Jelojik Mühendisleri Odası İzmir Şube Başkanı Dr. Hasan Baykal da Türkiye’nin ve İzmir’in birinci derece deprem kuşağında olduğunun hiçbir zaman akıldan çıkırılması gerektiğini belirterek, “Zemin şartları gözönüne alındığında İzmir’de meydana gelebilecek bir depremin hasarının büyük olacağı görülüyor. Biz her zaman İç Körfez çevresindeki dolgu alanlarının imara açılmamasını savunuyoruz. Bu her yönüyle sakıncalı. Her vesile ile bunu yetkililere  ve kamuoyuna  hatırlatıyoruz” dedi.

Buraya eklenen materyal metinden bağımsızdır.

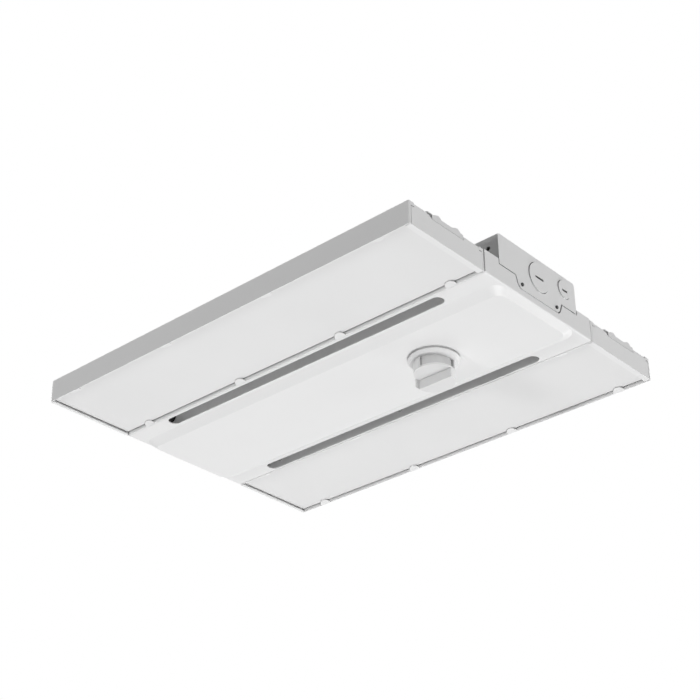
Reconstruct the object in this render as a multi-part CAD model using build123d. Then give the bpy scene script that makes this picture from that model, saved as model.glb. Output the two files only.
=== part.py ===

Radius Projesi devam ediyor

İzmir’de depreme yönelik hazırlıklar açısından ilk adım, 1999 yılında hazırlanan Radius Projesi ile atıldı. Alanında, Avrupa standartlarında Türkiye’nin ilk eğitim merkezi (Toros Eğitim Merkezi)  açıldı. Eğitim merkezinde yalnızca İzmir’in değil, çevre il ve ilçelerin  itfaiye erlerine de yangın ve doğal afet eğitimi veriliyor. Toros Eğitim Merkezi’nin yanında bir de tam donanımlı Kriz Yönetim Merkezi oluşturuluyor. Coğrafi bilgi sistemleri kapsamında yapı envanteri çıkarıldı; Büyükşehir sınırları dahilindeki tüm yapıların fotoğrafları çekilerek üç boyutlu olarak bilgi teknolojileri sistemine aktarıldı; haritalar üzerine işlendi. Proje kapsamında tüm yolların, sokakların durumu, yangın muslukları, binaların kapı girişleri vs gibi bilgiler sisteme işlendi. Dokuz Eylül Üniversitesi Deniz Bilimleri Enstitüsü ile Mayıs 2009’da imzalanan protokol kapsamında İzmir Körfezi’nde bugüne kadarki en kapsamlı araştırma yapılarak Körfez’in jeolojik yapısı net olarak ortaya konuluyor. İZSU Genel Müdürlüğü de hazırladığı “afet planı ” ile olası bir depremde kanal ve su sisteminin çökmemesi için gerekli önlemleri aldı. 565 personel, 468 araç ve çeşitli iş makineleri ile afet sonrası için hazırlığını yapan İZSU, kenti susuz bırakmamak için alternatif hatlar inşa etti. Depremlerde en çok hasara neden olan asbest çimento borular da İZSU ekiplerince “depreme dayanıklı ” borularla değiştirildi.

Kıraç’ın yorumu

İzmir Valisi Cahit Kıraç, memleketi Elazığ’da meydana gelen depremde yaşamını kaybeden hemşehrilerine başsağlığı, yaralılara acil şifa diledi. Kıraç, İzmir’deki kamu binalarında gerekli güçlendirme çalışmalarının büyük ölçüde yapıldığını belirterek, ancak kişisel bina stoklarında yapılması gerekenler olduğunu söyledi.